Womankind
María María Acha-Kutscher
23.03.2019 – 23.06.2019
Curator: Valentín Roma
Opening: Friday 22 March, 7 pm
Free guided tours: Tuesday at 6 pm Saturday and Sunday at noon
By combining archive, postproduction and fake, the works of María María Acha-Kutscher (Lima, 1968) seek to give new meaning to those imaginaries that have constructed a discriminatory, detrimental history of women since the invention of photography, in which they appear as if pushed into the background within hegemonic, paternalistic narratives.
This exhibition brings together various series of works under the title of Womankind (2010-2015), a long-term project with which María María Acha-Kutscher (Lima, 1968) provides a critical analysis of those imaginaries that have constructed a discriminatory, paternalistic history of women since the birth of photography.
Her working method consists of resignifying several archive images from highly different sources and then introducing subtle formal changes into these. Accordingly, as in Agnès Varda’s cinematographic fable, it could be argued that María María Acha-Kutscher has become a “gleaner” of the detritus ingested by this male, heterosexual, white cultural hegemony that created the visual, literary and public stereotypes of women between the late 19th and early 20th centuries.
The exhibition includes eighteen photographic collages and the installation 365 Days (2012), which outlines a sequence of images in the form of a year-long diary that invites spectators to construct associations based on their particular iconographies.

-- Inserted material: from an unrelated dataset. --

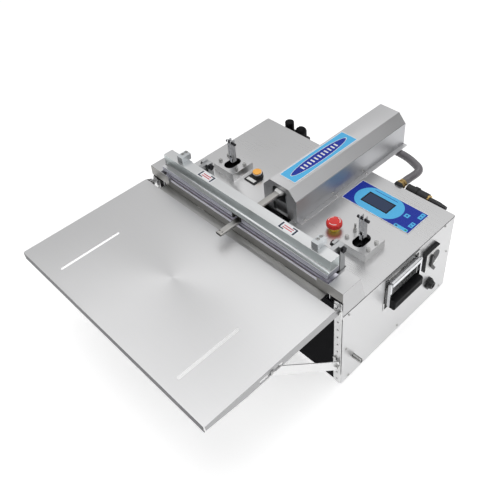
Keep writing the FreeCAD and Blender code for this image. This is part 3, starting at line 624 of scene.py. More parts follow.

Therefore, the colourised collages of Les Spectaculaires, two of them created specifically for La Virreina Centre de la Imatge, portray women pathologised as “abnormal” by the clinical, theological and social systems at the time. Cornered like monsters and displayed in circus shows, these women exemplify the processes of persecuting difference and therapising abnormalities that proliferated throughout Europe after the Industrial Revolution, in which the freak show was one of their overriding episodes.
On the other hand, Derruidas (2011) portrays two women in two ruined architectural spaces, perhaps recovering some object before it is lost forever or maybe bidding farewell to their former places of residence.
Series 2 (2011), 3 (2012) and 4 (2013) represent a tour through household rooms, places of socialisation and areas of entertainment or knowledge, in which women can be seen in various attitudes, at times imbued with a certain pathos of melancholy and at others deliberating or absorbed. The characterisation of the “feminine universe”—a male chauvinist 3 epithet—as a territory free from the logic of reason, as well as the myth of Bovarysm, in other words, harmfully ascribing women to a sort of perpetual state of unproductive daydreams, together with the cliché of youthful beauty and class elegance, are here literally transformed into a mirror of how prevailing cultural representations historically typified women, separating them from any possibility of political action and positioning them in a territory of existential solitude or a state of limbo outside of chronological paths.
Finally, Maybe 1 (2015) portrays a woman surveying an urban landscape from the ledge of a building. Factory chimneys, church spires and housing rooftops can be seen in the background. Her bold silhouette appears set against a sky of industrial pollution and uniform clouds, against the productive pulse of new capitalist cities.